This report was written and edited by the Ethical Journalism Network’s Aidan White in 2018 to investigate the ways in which Muslims are portrayed in the media across Europe. It investigates how media report on topics where the problem of anti-Muslim bias often arises, particularly migration and terrorism. The aims of the investigation are to establish the prevalence and nature of bias and to look at what is being done and can be done in the future to counter negative narratives.

The report was commissioned in partnership with the Office for Democratic Institutions and Human Rights (ODIHR) of the Organisation for Security and Co-operation in Europe (OSCE). The countries included are Austria, Bulgaria, France, Germany, Greece, Hungary, Italy, Spain, Sweden, Turkey and the United Kingdom.


Introduction

This report has been compiled by the Ethical Journalism Network (EJN) to investigate the ways in which Muslims are portrayed in the media across Europe. It investigates how media report on topics where the problem of anti-Muslim bias often arises, particularly migration and terrorism. The aims of the investigation are to establish the prevalence and nature of bias and to look at what is being done and can be done in the future to counter negative narratives.

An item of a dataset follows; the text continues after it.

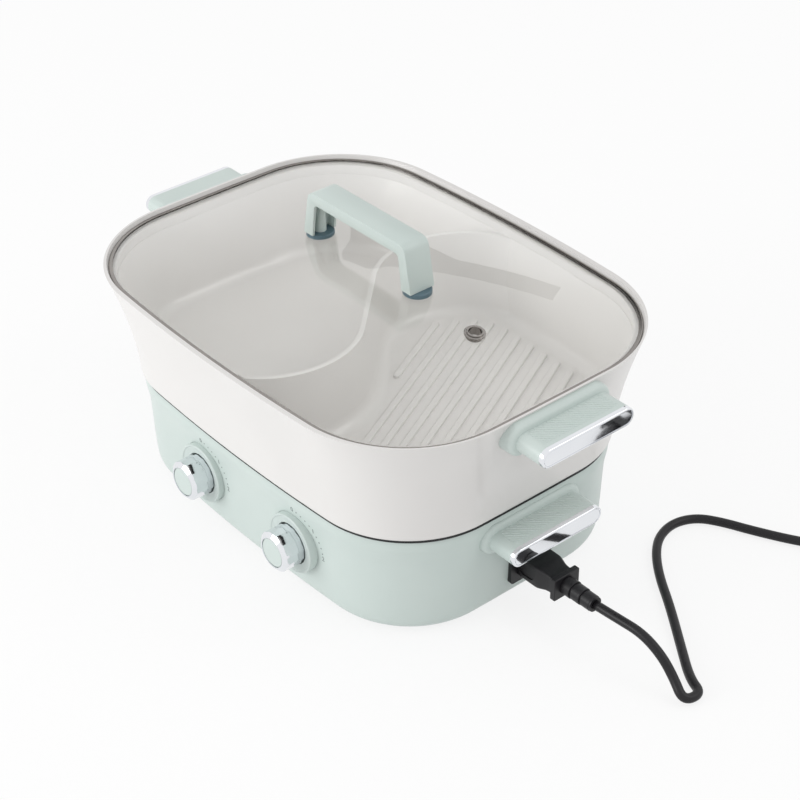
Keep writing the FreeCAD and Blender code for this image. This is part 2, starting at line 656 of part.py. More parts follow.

The countries included are Austria, Bulgaria, France, Germany, Greece, Hungary, Italy, Spain, Sweden, Turkey and the United Kingdom.

In carrying out this investigation, which covers the years 2015-2017, the investigation has reviewed relevant material including EJN regional reports on the coverage of migration within those countries and a further ten countries bordering the Mediterranean; current literature on reporting terrorism; news reports from both print and online media. The report looks at how the bias emerges in the coverage of two major stories that have dominated headlines in Europe over the recent years – terrorism and migration.

The report examines also the internal and external pressures that influence how journalism works, in particular the structural and commercial changes that are reducing newsroom capacity as well as the growing and persistent threat of undue political influence.

The nature of Islamophobia, which can be generally defined as the fear, hatred of, or prejudice against, the Islamic religion or Muslims generally, and its influence on politics and media reporting is highlighted in a special country focus. To further obtain some perspective from different interested parties a series of five interviews were carried out including with human rights activists, a policymaker at the European Commission, an anti-racist activist and a national newspaper religious affairs journalist.

The report makes a number of recommendations for journalists, media and policymakers, perhaps the most important of which is for media leaders to recognise and embrace the reality of diversity by making inclusion a conscious choice in the way that stories are framed and the way that they organise newsgathering.

When they do this, media will help people confront hatred and discrimination and build confidence and trust in the values of dialogue, co-operation and respect for others.

Finally, this report reflects the realities of journalism in difficult times, but it is also prepared in a framework of respect for key policies and human rights standards.